Nei giorni successivi ad ogni competizione spesso riaffiorano nella mente veri e propri flashback della gara. Immagini che inconsciamente vengono scolpite nella nostra memoria. Non sempre sono momenti importanti come potrebbe essere l’arrivo o la partenza o il momento in cui decidi di cambiare passo.
Spesso la rievocazione nella nostra testa ci porta a ricordare un attimo “inutile” o qualcosa che all’inutilità molto si avvicina.
Il ricordo più nitido del mio 70.3 a Pescara è un secchio pieno di ghiaccio. Io, fermo davanti a questo contenitore di plastica pieno di acqua e di una specie di granita ghiacciata senza sciroppo, che mi chiedo se riuscirò a ripartire. Sono brevi istanti ricchi di pensieri inutili “domani a quest’ora sto tornando a casa”, “devo ricordarmi di mettere quella mensola”, “cavolo, devo pagare la cartella di Equitalia”. Nulla che abbia a che fare con la gara. In uno stato di semi coscienza, vedo un mondo ovattato che va al rallentatore.

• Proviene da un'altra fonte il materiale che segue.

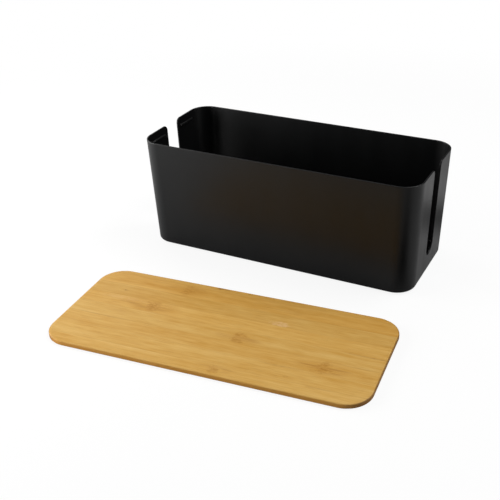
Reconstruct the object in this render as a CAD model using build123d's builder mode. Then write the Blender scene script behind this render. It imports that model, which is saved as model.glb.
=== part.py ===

Fisso la mia ombra a terra e le macchie bianche di sudore sul body e mentre gli altri mi scorrono accanto, con la coda dell’occhio guardo il cerchietto rosso della ragazza ricciolina, con la maglietta gialla dei volontari, che mi chiede se voglio della coca cola calda. Penso che avrà più o meno l’età di mia figlia Giulia.
Poi da lontano sento “muoviti cazzo!!”. E’ Fabio, lui al ristoro ci è passato correndo e mi sta aspettando venti metri più avanti. Vedo il Panda sulla sua schiena e decido di seguirlo.
Improvvisamente esco dal mondo di Paul e Nina, il tempo ricomincia a scorrere e io con lui. Sento di nuovo i rumori, come se l’ovatta dalle mie orecchie fosse caduta a terra.
Mi rimetto in corsa,da fuori non credo di avere una bella andatura, i muscoli delle gambe bruciano, ma sono tranquillo, so che arriverò al traguardo, il fatto che mi possa fermare è decisamente fuori questione. Mi manca l’ultimo passaggio sul ponte, la parte più dura della frazione run, mi metto a passo corto e scavallo sempre con Fabio al mio fianco. Il sole è a picco sulle nostre teste, il body è ormai asciutto nonostante i getti dell’acqua ai ristori e il sudore copioso, il calore è più veloce. La mia faccia è una maschera di sale e il sudore continua a colarmi negli occhi. In lontananza cominciano ad intravedersi le bandiere del Team Panda, passiamo davanti al nostro gazebo e si alza un tifo da stadio, megafoni, striscioni e tutto ciò che possa fare casino e colore. Sono fuori dal tunnel.
Fabio mi ricorda che stiamo per arrivare e m’invita a darmi una sistemata per i fotografi.
In quegli ultimi duecento metri c’è tutta la magia dello sport, di questo sport. Su quel tappeto smetti di pensare “mai più!” e cominci a dirti… “non vedo l’ora di farne un altro!!!”.